At the same time as we celebrate our present, we are working on bold new ways to contribute to our community’s understanding of our past.

Right across the walkway from where Ms. Bee’s Juice Bar will reside stands another space ripe for reimagining: Edward Valentine’s Sculpture Studio.

Edward Valentine was one of the museum’s founders and as a working sculptor played a central role in creating Lost Cause iconography – the same kind of iconography that remains a focal point of ongoing protests and calls for racial equity. We determined that in order to explore both the legacy of the Lost Cause as well as our institution’s complicity in its growth, the studio must be completely reinterpreted and reimagined.

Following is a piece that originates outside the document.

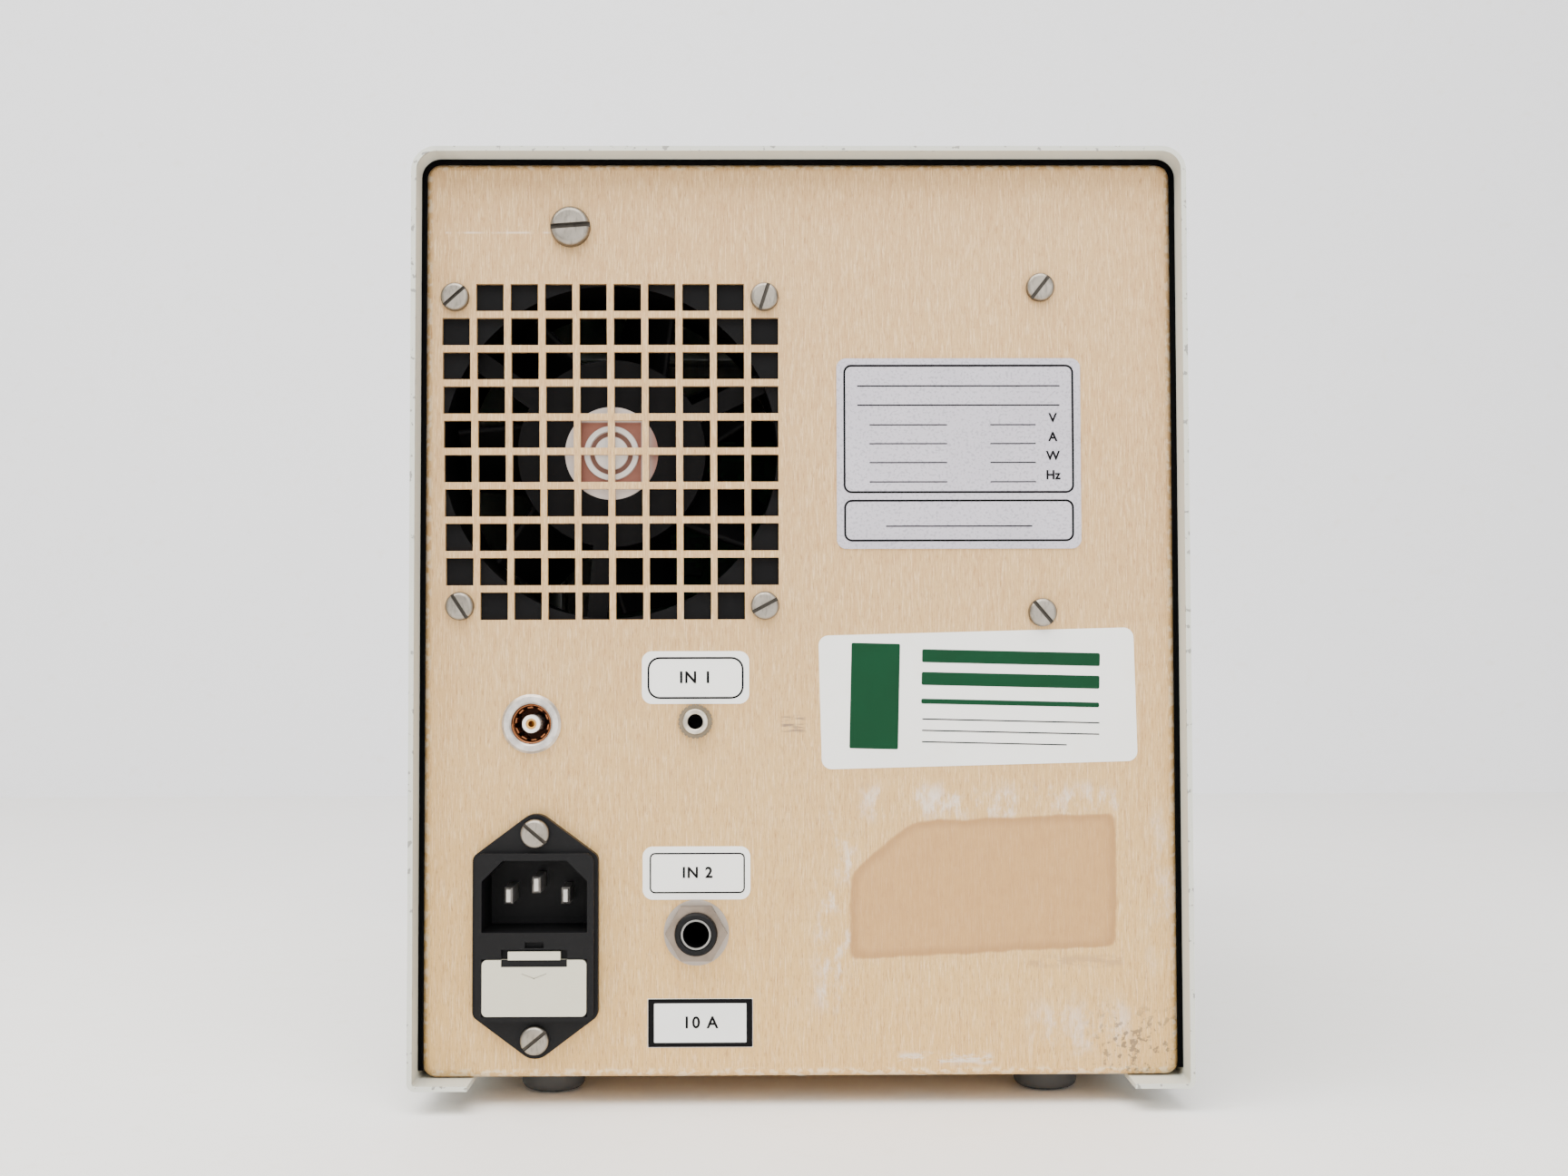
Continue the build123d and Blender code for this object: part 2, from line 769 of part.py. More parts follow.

Working with a committee of historians, activists and local leaders and through a series of community focus groups, this major project will provide visitors a space to confront and reckon with the painful history of Richmond’s and the Valentine’s early role in the development and spread of the Lost Cause myth.

One of Valentine’s works, a statue of Confederate President Jefferson Davis, had stood on Richmond’s Monument Avenue since 1907 before protestors pulled it from its pedestal earlier this year. We are seeking to acquire the statue from the City of Richmond for eventual display in this newly renovated space, covered in pink paint and damaged from recent protests. In his current form, the Davis statue now tells both the story of Jim Crow intimidation in the 20th century and the story of public outcry against those same forces in 2020.

Taken together, the restaurant competition, exterior exhibition, ongoing studio project, and other efforts reflect the Valentine’s commitment to responding not only to community needs, but listening to community voices. Not only reconsidering our approach, but being willing to change our approach in order to better serve the city we call home.

During a time when success is measured by an ability to adapt, we hope that our work, and the work of our fellow museums, reflects the enormity, and possibility, of this moment.